**The exercise**
Set down exactly the lines from the one with "bake_transform(piece)" to the one with "bpy.context.scene.collection.objects.link(light)", both included, and no line outside that range.

— start —

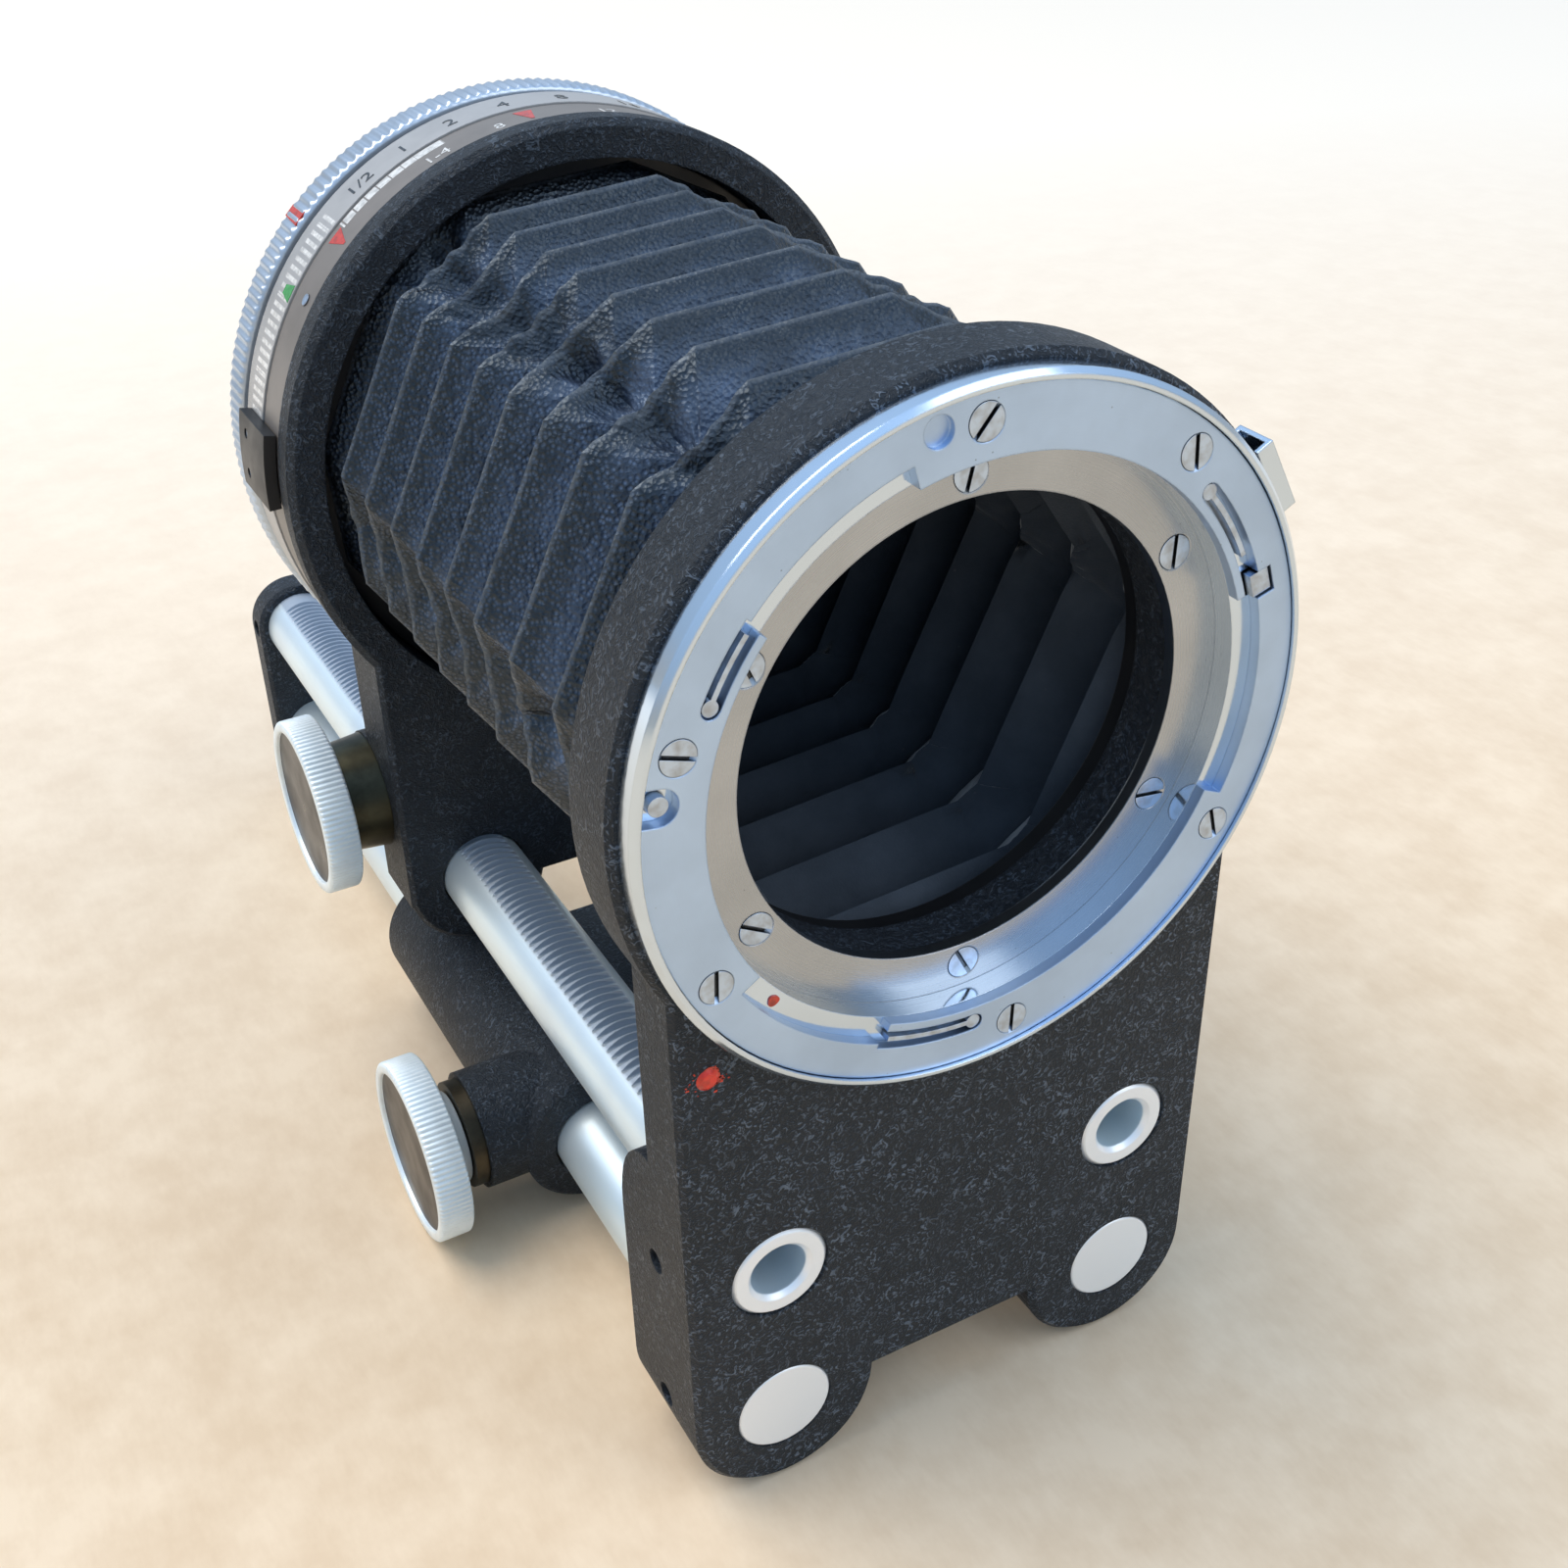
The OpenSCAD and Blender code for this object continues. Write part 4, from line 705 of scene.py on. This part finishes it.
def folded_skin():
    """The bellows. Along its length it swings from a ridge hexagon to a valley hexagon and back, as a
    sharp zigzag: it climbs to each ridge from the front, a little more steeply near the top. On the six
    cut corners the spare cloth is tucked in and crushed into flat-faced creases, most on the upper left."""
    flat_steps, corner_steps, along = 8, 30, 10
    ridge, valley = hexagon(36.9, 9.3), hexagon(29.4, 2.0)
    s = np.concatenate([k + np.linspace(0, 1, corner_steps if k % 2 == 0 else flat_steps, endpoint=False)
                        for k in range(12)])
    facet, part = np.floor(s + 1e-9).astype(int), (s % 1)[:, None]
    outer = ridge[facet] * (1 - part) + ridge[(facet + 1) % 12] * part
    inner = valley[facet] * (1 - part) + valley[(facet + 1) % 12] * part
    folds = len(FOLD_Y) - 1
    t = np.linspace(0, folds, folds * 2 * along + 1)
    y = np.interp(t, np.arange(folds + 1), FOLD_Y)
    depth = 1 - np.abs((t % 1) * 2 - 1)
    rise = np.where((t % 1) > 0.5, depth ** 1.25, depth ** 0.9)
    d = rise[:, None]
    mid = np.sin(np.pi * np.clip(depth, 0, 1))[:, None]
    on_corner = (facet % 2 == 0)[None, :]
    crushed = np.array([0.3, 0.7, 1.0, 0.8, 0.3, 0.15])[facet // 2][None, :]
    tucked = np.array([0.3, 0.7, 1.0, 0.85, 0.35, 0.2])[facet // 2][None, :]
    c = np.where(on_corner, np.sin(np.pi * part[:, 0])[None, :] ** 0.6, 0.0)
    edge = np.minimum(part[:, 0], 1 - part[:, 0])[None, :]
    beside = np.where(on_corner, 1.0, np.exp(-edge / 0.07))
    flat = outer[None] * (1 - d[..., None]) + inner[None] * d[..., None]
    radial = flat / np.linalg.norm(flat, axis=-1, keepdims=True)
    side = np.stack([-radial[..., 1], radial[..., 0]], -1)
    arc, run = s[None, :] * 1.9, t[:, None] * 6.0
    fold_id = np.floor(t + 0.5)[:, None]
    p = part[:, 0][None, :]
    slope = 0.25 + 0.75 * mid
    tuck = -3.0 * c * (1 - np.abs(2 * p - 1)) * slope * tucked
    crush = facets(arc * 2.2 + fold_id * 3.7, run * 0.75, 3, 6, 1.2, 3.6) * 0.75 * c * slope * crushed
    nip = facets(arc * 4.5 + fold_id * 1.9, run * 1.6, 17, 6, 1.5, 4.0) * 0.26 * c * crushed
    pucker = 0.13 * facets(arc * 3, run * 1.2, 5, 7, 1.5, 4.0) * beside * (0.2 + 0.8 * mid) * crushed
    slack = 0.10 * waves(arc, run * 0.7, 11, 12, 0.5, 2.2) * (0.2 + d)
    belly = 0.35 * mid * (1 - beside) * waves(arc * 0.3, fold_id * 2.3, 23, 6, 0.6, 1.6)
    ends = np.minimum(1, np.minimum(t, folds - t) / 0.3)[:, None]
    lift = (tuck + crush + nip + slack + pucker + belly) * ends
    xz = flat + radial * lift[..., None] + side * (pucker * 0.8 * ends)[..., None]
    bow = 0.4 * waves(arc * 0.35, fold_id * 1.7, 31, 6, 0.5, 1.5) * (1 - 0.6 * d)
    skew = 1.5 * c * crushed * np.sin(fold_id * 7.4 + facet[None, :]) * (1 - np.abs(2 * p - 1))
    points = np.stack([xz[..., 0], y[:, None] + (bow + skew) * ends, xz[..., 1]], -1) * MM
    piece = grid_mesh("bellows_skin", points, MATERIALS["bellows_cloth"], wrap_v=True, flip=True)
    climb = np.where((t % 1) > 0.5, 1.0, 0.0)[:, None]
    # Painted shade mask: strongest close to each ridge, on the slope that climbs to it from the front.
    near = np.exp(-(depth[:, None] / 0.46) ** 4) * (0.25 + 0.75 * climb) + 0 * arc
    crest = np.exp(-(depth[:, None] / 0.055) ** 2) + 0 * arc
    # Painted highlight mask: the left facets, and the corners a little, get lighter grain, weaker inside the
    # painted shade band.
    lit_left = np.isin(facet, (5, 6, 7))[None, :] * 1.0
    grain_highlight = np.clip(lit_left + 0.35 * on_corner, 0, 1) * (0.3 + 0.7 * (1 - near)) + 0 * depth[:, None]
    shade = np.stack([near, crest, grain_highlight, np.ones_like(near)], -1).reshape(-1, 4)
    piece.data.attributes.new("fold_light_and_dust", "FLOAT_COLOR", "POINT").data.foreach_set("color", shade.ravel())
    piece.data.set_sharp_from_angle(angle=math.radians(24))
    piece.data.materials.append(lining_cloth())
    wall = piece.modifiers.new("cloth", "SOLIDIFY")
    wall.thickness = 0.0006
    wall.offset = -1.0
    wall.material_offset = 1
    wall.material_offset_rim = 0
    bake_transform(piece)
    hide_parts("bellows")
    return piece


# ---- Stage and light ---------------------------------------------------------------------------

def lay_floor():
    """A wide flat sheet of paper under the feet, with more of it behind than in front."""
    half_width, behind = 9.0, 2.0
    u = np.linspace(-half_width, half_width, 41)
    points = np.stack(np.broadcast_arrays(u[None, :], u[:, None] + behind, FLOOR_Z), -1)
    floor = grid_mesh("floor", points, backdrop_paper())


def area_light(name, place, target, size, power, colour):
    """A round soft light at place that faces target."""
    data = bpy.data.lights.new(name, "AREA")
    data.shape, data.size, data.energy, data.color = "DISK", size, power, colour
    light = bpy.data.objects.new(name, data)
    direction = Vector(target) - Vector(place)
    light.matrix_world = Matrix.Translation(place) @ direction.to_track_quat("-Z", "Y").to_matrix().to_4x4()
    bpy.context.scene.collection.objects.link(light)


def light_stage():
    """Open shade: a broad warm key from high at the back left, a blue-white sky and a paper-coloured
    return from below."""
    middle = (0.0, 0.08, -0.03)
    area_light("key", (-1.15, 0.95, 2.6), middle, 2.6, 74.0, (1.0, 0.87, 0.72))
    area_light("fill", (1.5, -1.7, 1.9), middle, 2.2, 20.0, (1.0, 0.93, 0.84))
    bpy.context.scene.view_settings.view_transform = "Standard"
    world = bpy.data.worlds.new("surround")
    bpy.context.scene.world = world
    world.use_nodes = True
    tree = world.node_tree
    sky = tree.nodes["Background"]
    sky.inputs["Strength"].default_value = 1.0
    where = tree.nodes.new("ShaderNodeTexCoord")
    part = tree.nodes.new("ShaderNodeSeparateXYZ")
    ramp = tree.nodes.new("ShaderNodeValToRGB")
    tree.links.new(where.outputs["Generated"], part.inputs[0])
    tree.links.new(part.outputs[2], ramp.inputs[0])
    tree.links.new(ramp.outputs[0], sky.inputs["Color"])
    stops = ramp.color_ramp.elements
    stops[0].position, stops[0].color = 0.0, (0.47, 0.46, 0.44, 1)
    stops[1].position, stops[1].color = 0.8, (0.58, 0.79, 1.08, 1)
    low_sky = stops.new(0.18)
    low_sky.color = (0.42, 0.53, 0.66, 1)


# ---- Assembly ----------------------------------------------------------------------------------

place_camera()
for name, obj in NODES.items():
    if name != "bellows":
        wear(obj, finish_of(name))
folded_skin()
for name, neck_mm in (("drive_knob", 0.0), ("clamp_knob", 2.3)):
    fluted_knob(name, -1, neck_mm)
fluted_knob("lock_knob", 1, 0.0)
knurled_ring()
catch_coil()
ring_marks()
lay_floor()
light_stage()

— end —

**Solution for this exercise**
    bake_transform(piece)
    hide_parts("bellows")
    return piece


# ---- Stage and light ---------------------------------------------------------------------------

def lay_floor():
    """A wide flat sheet of paper under the feet, with more of it behind than in front."""
    half_width, behind = 9.0, 2.0
    u = np.linspace(-half_width, half_width, 41)
    points = np.stack(np.broadcast_arrays(u[None, :], u[:, None] + behind, FLOOR_Z), -1)
    floor = grid_mesh("floor", points, backdrop_paper())


def area_light(name, place, target, size, power, colour):
    """A round soft light at place that faces target."""
    data = bpy.data.lights.new(name, "AREA")
    data.shape, data.size, data.energy, data.color = "DISK", size, power, colour
    light = bpy.data.objects.new(name, data)
    direction = Vector(target) - Vector(place)
    light.matrix_world = Matrix.Translation(place) @ direction.to_track_quat("-Z", "Y").to_matrix().to_4x4()
    bpy.context.scene.collection.objects.link(light)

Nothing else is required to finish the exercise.